The appellant brought suit against the appellees claiming $458.54 for logs sold by appellant to the appellees during the year 1947.
The appellant sued out an attachment in aid of the pending suit, the affidavit made in connection with such attachment setting forth that the defendants had fraudulently disposed of their property, or were about to do so.
Thereafter, on June 3, 1947, the defendant filed the following plea:
"Comes the defendants, separately and severally, and appearing specially for the purpose of filing this plea in abatement to the attachment heretofore issued out of this court on or about May 6, 1947, and for ground of said plea assign the following, separately and severally:
"1. The grounds for the issuance of said attachment, set forth in plaintiff's affidavit, are untrue.
"2. Defendants deny that they are indebted to said plaintiff in any amount.
"3. Said defendants deny that plaintiff has a lien against any of their property for the debt sued on.
"4. The name of the partnership firm is improperly stated."
On October 27, 1947 the appellant moved to strike ground 1 of the plea because same, being in abatement, was waived by filing grounds 2, 3, and 4, respectively.
The court overruled the motion to strike, and plaintiff duly reserved an exception.
Immediately thereafter, on October 27, by leave of the court first had and obtained, the appellee filed an amended plea in abatement, the effect of which was to strike ground 2 of the original plea.
Appellant again moved to strike ground 1 of the plea as amended on substantially the same grounds. The court denied this second motion to strike and appellant duly reserved an exception.
A plea to the merits has been filed and is still pending.
The issues raised by the plea in abatement as to the existence of the grounds of attachment set forth in appellant's affidavit in support of the issuance of the attachment, that is whether appellee had, or was about to, fraudulently dispose of his property were presented to a jury on October 27, 1947. Under the court's instructions the issues were limited to this point.

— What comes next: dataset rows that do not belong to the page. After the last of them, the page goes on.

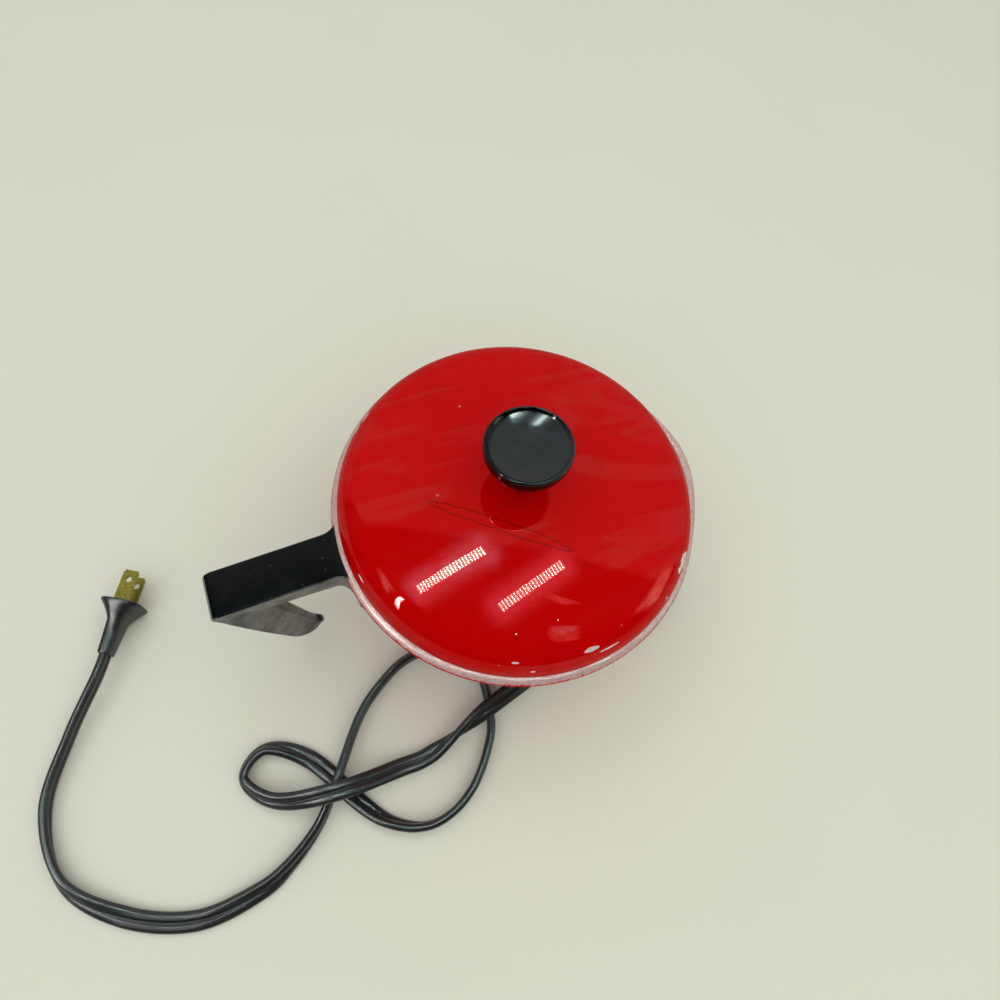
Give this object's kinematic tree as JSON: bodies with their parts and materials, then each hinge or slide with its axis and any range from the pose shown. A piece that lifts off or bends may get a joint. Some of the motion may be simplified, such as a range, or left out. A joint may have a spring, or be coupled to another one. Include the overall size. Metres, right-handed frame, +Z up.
{
  "type": "electric hot pot",
  "caption": "Small countertop electric pot: tapered enamelled vessel on a heated base, with a loose domed lid, a side handle and a two-core cord with a plug.",
  "frame": {"origin": "on the vessel's axis, at the level of the table that the base stands on", "axes": "+Z up, -X along the handle, +X towards the pour lip and the cord outlet"},
  "size_m": [0.364, 0.212, 0.1604],
  "materials": {
    "red_enamel": "gloss enamel on aluminium",
    "bare_aluminium": "bare, worn",
    "black_phenolic": "semi-gloss moulding",
    "plated_steel": "zinc plated",
    "sheath_steel": "heat darkened",
    "seal_rubber": "silicone",
    "ceramic": "unglazed ceramic",
    "wire_black": "sleeved wire",
    "wire_red": "sleeved wire",
    "cord_rubber": "satin",
    "blade_brass": "drawn"
  },
  "bodies": {
    "pot": {"pot_shell": "red_enamel", "handle": "black_phenolic", "handle_bracket": "plated_steel", "bracket_rivets": "bare_aluminium", "handle_screw": "plated_steel", "handle_washer": "plated_steel", "base_housing": "black_phenolic", "base_seal": "seal_rubber", "bottom_cover": "plated_steel", "cover_nut": "plated_steel", "centre_stud": "plated_steel", "clamp_nut": "plated_steel", "element_clamp": "plated_steel", "heat_spreader": "bare_aluminium", "heating_element": "sheath_steel", "element_bushes": "ceramic", "thermostat": "ceramic", "thermostat_clip": "plated_steel", "thermal_fuse": "bare_aluminium", "live_wire": "wire_black", "fuse_wire": "wire_red", "switched_wire": "wire_red", "neutral_wire": "wire_black", "crimp_terminals": "blade_brass", "strain_relief": "cord_rubber", "cord": "cord_rubber", "plug_body": "cord_rubber", "plug_blades": "blade_brass"},
    "lid": {"lid_shell": "red_enamel", "knob": "black_phenolic", "knob_screw": "plated_steel", "knob_washer": "plated_steel"}
  },
  "joints": [
    {"name": "lid_lift", "type": "slide", "parent": "pot", "child": "lid", "axis": [0, 0, 1], "range_m": [0, 0.12]}
  ]
}
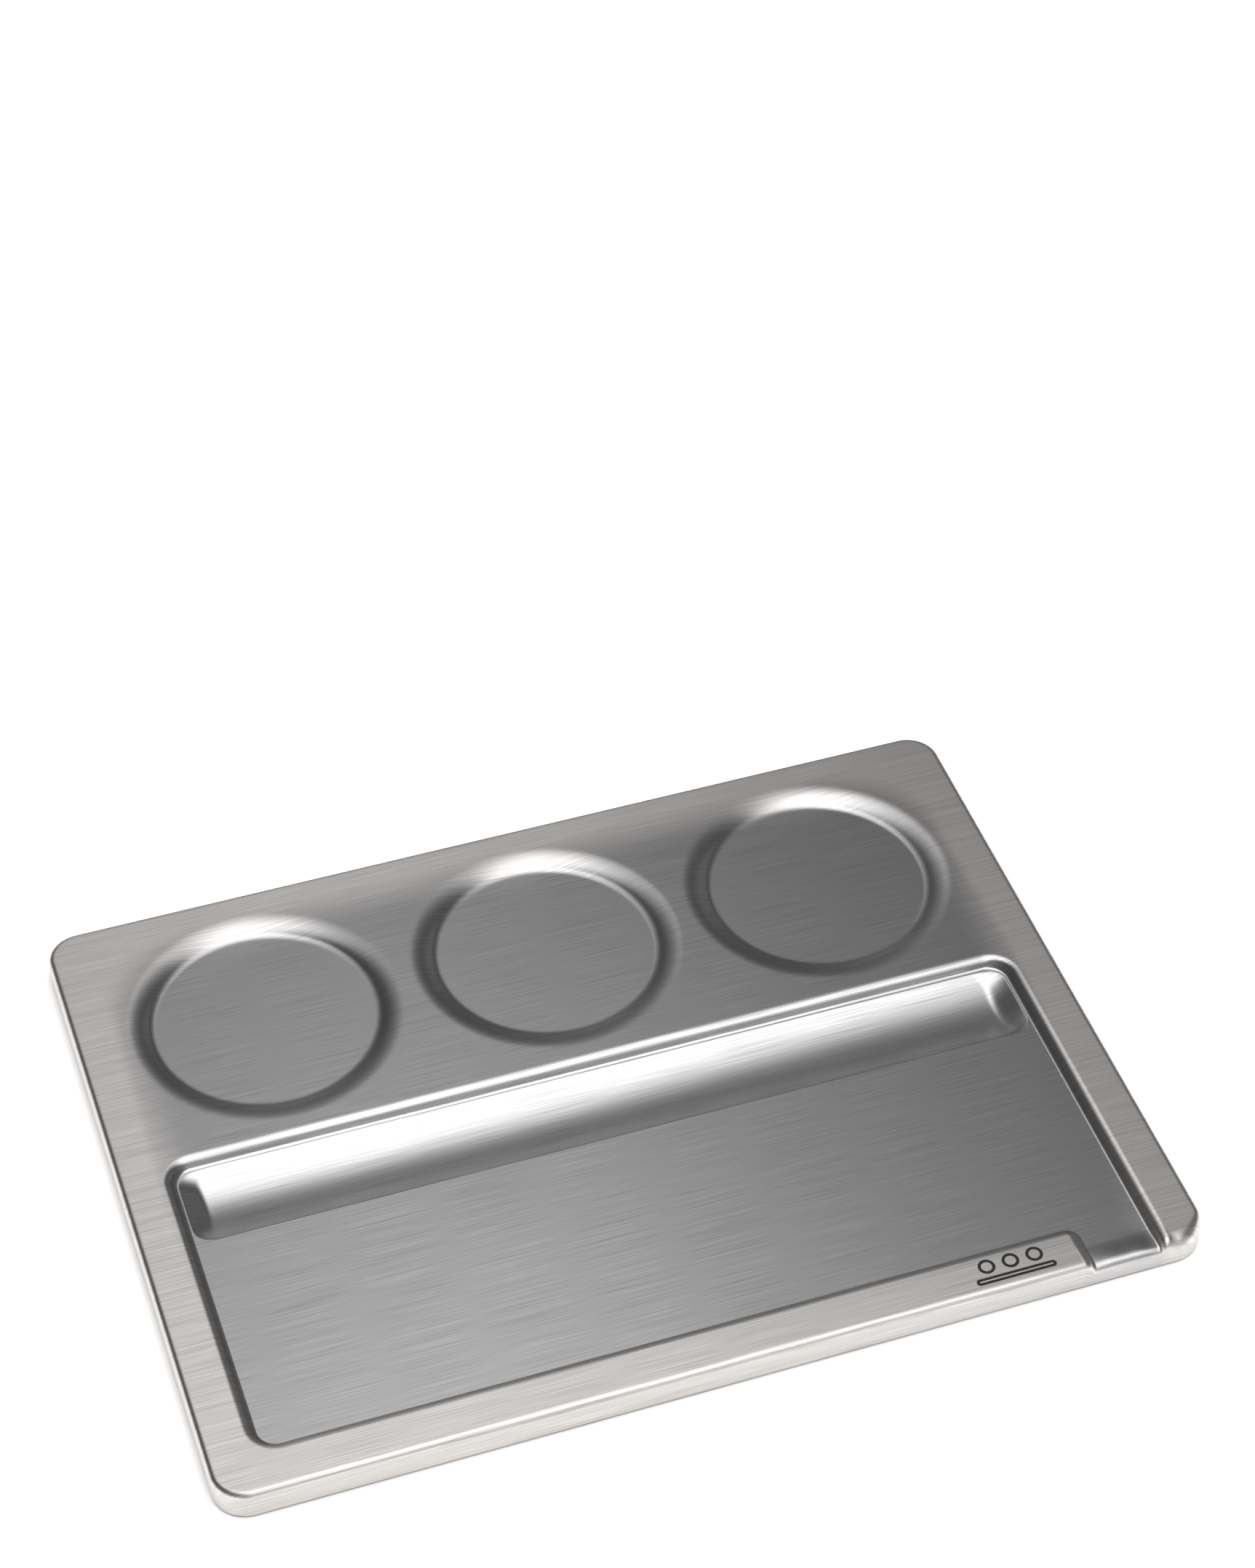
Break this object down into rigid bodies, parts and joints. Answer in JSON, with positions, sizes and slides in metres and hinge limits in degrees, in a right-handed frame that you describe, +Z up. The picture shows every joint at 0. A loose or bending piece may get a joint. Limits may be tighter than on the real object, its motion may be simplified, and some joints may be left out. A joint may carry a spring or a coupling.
{
  "type": "sorting tray",
  "caption": "Low brushed-steel sorting tray with round seats along the back, a sunken work area with a half-round trough, and a pouring spout at the front.",
  "frame": {"origin": "centre of the tray's footprint, on the surface that its feet stand on", "axes": "+X along the tray to the end with the spout, +Y from the spouted front to the back row of seats, +Z up out of the tray's open face"},
  "size_m": [0.288, 0.216, 0.0098],
  "materials": {
    "brushed_steel": "stainless steel, fine straight brushing along the tray's length",
    "foot_rubber": "matt black moulded rubber",
    "tape": "off-white foam tape"
  },
  "bodies": {
    "root": {"pressed_tray": "brushed_steel", "foot_front_left": "foot_rubber", "foot_front_right": "foot_rubber", "foot_back_left": "foot_rubber", "foot_back_right": "foot_rubber", "foot_tape_front_left": "tape", "foot_tape_front_right": "tape", "foot_tape_back_left": "tape", "foot_tape_back_right": "tape"}
  },
  "joints": []
}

In this proceeding the jury found in favor of the appellees, and the court, pursuant to such verdict entered a judgment dissolving the attachment.
This appeal is from said verdict and judgment.
In the original plea, labeled a plea in abatement, ground 2 is clearly a plea in bar.
A plea in abatement and a plea in bar cannot be pleaded together. Ordinarily, where a plea in abatement has been filed, and a plea in bar is filed before the plea in abatement is disposed of, the plea in abatement is waived. Rhode Island Ins. Co. of Providence, R. I., v. Holley, 226 Ala. 320, 146 So. 817; Bates v. Bank of Moulton, 226 Ala. 679, 148 So. 150.
Appellant strenuously argues that the lower court's action in permitting the appellee to amend his plea in abatement by striking out ground 2, which ground sets up matters in bar, constitutes a reversible error.
If by demurrer, or a general appearance a cause is left to stand until a
However it appears that if the plaintiff will not be prejudiced, then it is in the court's discretion to permit a plea in abatement to be tardily filed. Hall v. Pearce, 209 Ala. 397, 96 So. 608; Box v. Metropolitan Life Ins. Co., 232 Ala. 321, 168 So. 217.
It is clear from the record that there was no question of the plaintiff being prejudiced by the running of the statute of limitations at the time the court permitted the plea in abatement to be amended by striking out the ground setting up matters in bar. Nor does any other prejudicial effect that would result to the plaintiff below occur to us. We are unwilling therefore to say that the lower court erred in permitting the appellees to amend their plea in abatement by striking ground 2 therefrom.
During the cross examination of Mr. T. E. Baker, one of the defendants below, he was asked if other suits had not been brought against him in the last few months preceding the institution of the present action.
The court sustained the defendant's objection to this question, to which action of the court an exception was duly reserved by the appellant.
It is competent for an attaching creditor to prove the pendency of actions against the debtor at the time of the execution of the conveyance. (See Vol. 6, Encyc. of Evidence, p. 143), such matters being relevant as indications of intent to hinder, delay, or defraud the grantor's creditors. Crawford v. Kirksey, 50 Ala. 590.
However, the question to which the court in this cause sustained the objection was whether in the last few months before this suit was started other suits had also been brought against the witness.
These other suits which had been brought before the present action may, or may not have been pending at the time of the institution of the present action, and, also disposition of these other suits may have been had in T. E. Baker's favor prior to the institution of the present proceedings. In this aspect the evidence sought was irrelevant and incompetent in this case and the objection was properly sustained.
The above principle is also equally applicable in determining the correctness of the court's action in sustaining the defendant's objection to the question propounded on redirect examination to Mr. L. T. Jones, plaintiff below, if before he made the affidavit he had been advised that a number of suits had been brought against Mr. Baker.